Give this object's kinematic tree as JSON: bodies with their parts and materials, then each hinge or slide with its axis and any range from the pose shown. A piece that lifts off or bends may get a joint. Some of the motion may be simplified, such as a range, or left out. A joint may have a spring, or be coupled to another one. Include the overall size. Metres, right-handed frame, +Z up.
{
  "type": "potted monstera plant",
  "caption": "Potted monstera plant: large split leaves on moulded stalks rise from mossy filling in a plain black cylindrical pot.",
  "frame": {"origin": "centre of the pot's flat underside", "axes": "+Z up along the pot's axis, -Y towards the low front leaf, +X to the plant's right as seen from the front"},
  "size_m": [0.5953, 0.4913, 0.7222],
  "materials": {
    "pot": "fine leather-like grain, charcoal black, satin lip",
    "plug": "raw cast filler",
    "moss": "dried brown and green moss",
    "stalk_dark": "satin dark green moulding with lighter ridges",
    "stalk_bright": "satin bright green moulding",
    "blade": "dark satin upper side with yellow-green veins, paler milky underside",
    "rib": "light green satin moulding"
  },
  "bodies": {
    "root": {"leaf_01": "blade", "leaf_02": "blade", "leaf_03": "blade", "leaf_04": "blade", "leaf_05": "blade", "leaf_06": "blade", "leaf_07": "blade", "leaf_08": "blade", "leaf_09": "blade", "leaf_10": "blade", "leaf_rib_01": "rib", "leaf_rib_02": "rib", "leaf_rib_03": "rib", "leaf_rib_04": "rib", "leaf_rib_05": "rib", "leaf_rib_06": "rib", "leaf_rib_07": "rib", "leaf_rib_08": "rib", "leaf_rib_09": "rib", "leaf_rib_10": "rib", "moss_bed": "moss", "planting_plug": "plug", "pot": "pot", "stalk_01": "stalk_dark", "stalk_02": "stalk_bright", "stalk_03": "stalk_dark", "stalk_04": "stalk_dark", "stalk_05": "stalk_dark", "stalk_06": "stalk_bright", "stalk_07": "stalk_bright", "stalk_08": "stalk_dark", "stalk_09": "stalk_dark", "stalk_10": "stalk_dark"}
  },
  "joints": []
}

===============

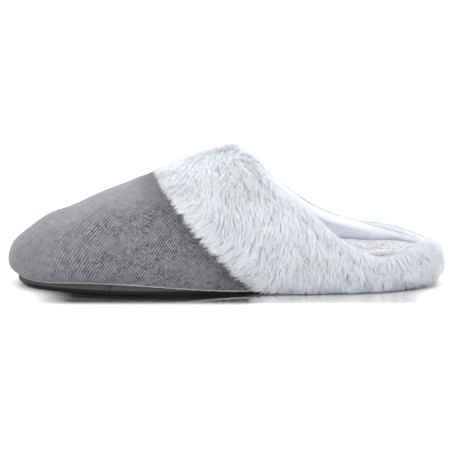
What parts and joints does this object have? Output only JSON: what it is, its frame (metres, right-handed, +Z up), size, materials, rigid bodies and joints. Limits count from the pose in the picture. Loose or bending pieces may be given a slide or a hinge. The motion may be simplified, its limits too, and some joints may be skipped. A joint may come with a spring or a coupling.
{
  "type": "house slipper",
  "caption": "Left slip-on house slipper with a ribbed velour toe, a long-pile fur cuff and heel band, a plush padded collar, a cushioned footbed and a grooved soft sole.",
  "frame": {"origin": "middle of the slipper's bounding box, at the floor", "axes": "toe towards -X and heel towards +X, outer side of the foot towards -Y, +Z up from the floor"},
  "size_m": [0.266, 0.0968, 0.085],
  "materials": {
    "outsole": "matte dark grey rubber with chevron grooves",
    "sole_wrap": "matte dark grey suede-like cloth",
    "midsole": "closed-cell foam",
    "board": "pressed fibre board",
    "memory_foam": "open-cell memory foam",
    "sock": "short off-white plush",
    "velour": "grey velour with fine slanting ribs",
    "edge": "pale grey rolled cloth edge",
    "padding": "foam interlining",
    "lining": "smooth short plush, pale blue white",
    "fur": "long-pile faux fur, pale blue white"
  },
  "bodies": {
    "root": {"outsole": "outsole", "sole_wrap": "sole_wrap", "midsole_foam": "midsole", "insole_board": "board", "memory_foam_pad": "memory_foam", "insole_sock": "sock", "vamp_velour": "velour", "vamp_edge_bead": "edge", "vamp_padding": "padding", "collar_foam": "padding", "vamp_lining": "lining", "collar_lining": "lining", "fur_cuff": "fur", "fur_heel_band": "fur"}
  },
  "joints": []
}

===============

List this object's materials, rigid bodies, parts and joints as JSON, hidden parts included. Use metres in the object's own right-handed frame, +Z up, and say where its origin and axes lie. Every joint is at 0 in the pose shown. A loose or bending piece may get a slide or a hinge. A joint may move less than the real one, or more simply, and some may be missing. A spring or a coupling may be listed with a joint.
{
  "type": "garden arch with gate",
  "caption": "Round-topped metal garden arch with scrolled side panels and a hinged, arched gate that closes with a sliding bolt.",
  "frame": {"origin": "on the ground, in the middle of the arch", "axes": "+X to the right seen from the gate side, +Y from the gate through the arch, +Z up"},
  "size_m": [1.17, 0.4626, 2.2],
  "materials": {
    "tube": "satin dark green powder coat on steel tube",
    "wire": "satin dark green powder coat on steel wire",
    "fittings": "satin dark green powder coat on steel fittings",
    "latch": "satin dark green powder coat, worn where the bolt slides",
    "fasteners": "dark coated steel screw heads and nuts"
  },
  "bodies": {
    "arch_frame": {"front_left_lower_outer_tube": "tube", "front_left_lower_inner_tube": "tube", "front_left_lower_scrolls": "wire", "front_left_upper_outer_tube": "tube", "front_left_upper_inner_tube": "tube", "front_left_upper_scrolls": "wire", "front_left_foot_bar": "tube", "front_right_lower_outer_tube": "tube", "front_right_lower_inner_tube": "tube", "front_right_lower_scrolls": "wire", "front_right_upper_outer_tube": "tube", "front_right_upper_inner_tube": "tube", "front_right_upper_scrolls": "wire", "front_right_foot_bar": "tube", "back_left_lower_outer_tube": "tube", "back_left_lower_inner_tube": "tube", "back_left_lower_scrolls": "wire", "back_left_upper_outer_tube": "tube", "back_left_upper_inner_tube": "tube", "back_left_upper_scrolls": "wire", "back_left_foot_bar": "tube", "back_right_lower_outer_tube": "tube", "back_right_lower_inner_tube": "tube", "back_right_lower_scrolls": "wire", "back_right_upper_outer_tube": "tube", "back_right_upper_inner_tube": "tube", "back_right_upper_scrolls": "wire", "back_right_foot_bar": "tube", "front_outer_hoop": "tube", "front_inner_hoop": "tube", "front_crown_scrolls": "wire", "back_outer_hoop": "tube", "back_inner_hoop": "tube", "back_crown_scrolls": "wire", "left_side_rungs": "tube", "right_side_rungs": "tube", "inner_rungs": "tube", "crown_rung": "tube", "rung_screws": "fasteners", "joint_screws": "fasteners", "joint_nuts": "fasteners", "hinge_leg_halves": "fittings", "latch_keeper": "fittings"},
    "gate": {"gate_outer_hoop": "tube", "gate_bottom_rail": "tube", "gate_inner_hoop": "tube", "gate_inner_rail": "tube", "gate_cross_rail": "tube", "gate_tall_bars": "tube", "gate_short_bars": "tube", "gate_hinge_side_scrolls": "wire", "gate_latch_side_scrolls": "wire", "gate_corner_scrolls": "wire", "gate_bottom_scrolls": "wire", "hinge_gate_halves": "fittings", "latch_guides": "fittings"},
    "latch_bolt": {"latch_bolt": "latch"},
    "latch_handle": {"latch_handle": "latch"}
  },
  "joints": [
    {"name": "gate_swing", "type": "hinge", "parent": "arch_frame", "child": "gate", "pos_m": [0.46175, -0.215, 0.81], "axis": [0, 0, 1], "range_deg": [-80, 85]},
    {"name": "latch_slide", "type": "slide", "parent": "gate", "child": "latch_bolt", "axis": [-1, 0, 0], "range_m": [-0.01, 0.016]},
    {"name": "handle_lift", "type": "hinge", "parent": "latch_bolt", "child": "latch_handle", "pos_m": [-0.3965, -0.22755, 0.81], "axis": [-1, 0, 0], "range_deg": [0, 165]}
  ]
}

===============

- _Written request_
Copy in full each line that holds the word "rigid".

- _Output for this task_
What parts and joints does this object have? Output only JSON: what it is, its frame (metres, right-handed, +Z up), size, materials, rigid bodies and joints. Limits count from the pose in the picture. Loose or bending pieces may be given a slide or a hinge. The motion may be simplified, its limits too, and some joints may be skipped. A joint may come with a spring or a coupling.
List this object's materials, rigid bodies, parts and joints as JSON, hidden parts included. Use metres in the object's own right-handed frame, +Z up, and say where its origin and axes lie. Every joint is at 0 in the pose shown. A loose or bending piece may get a slide or a hinge. A joint may move less than the real one, or more simply, and some may be missing. A spring or a coupling may be listed with a joint.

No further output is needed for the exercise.